Mientras la tarde caía, una sombra política se cernió sobre Pelayo. Francisco Cárdenas, su rival, irrumpió en su despacho con una sonrisa depredadora y un documento que sellaba su destino: “Sé lo que hiciste con la multa, Pelayo”, dijo Cárdenas suavemente. “Voy a asegurarme de que todo Toledo se entere.” La carrera política de Pelayo pendía ahora de un hilo, en manos de un acérrimo enemigo.

En la mansión, Gabriel jugaba a ser el marido perfecto, ofreciendo a Begoña nuevas alianzas y promesas de un futuro con hijos. Begoña sonreía, pero sus manos instintivamente buscaban su vientre, sus ojos reflejando un terror puro ante la idea de traer un hijo a ese nido de víboras, paralizada por el trauma de su pasado.

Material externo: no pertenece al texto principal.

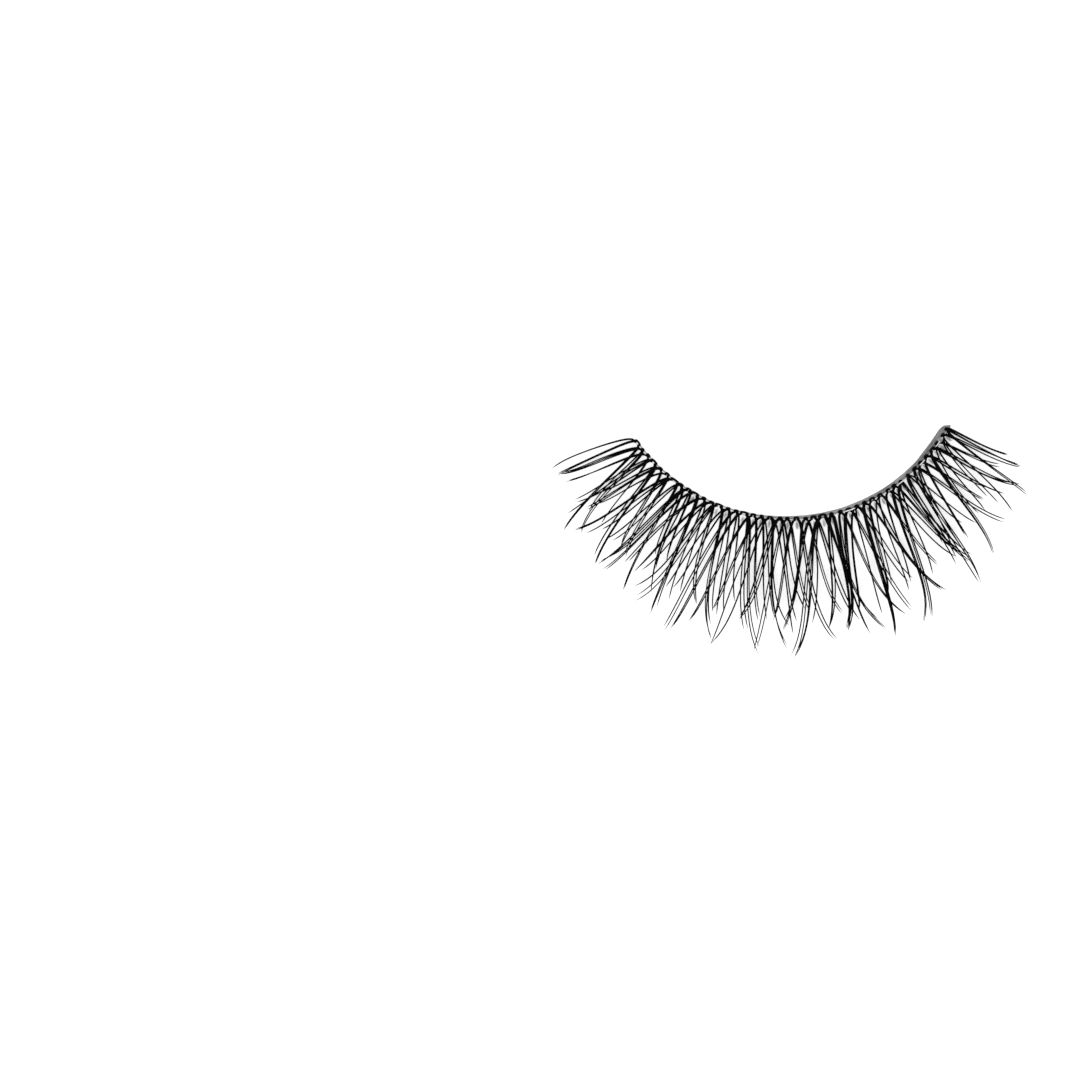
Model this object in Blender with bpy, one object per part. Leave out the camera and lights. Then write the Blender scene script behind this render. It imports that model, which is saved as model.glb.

Finalmente, en Tenerife, la noche había caído. Delia, temiendo la furia de Gabriel si descubría que había hablado con Andrés, descolgó el teléfono para advertirle. Pero antes de que pudiera completar la llamada, una mano firme le arrebató el auricular. Era Andrés. Su voz, ahora cargada de una determinación inquebrantable, resonó: “No lo hagas, Delia. Si le avisas, solo se protegerá él y seguirá haciendo daño.” Andrés, el hombre que había encontrado su misión, se preparaba para regresar, decidido a enfrentar a Gabriel y exigirle respuestas.
Y así, mientras un avión se preparaba para cruzar el mar de regreso, la guerra entre los primos De la Reina, hasta entonces fría, se transformaba en un incendio inminente, prometiendo un desenlace explosivo en los próximos capítulos de “Sueños de Libertad”.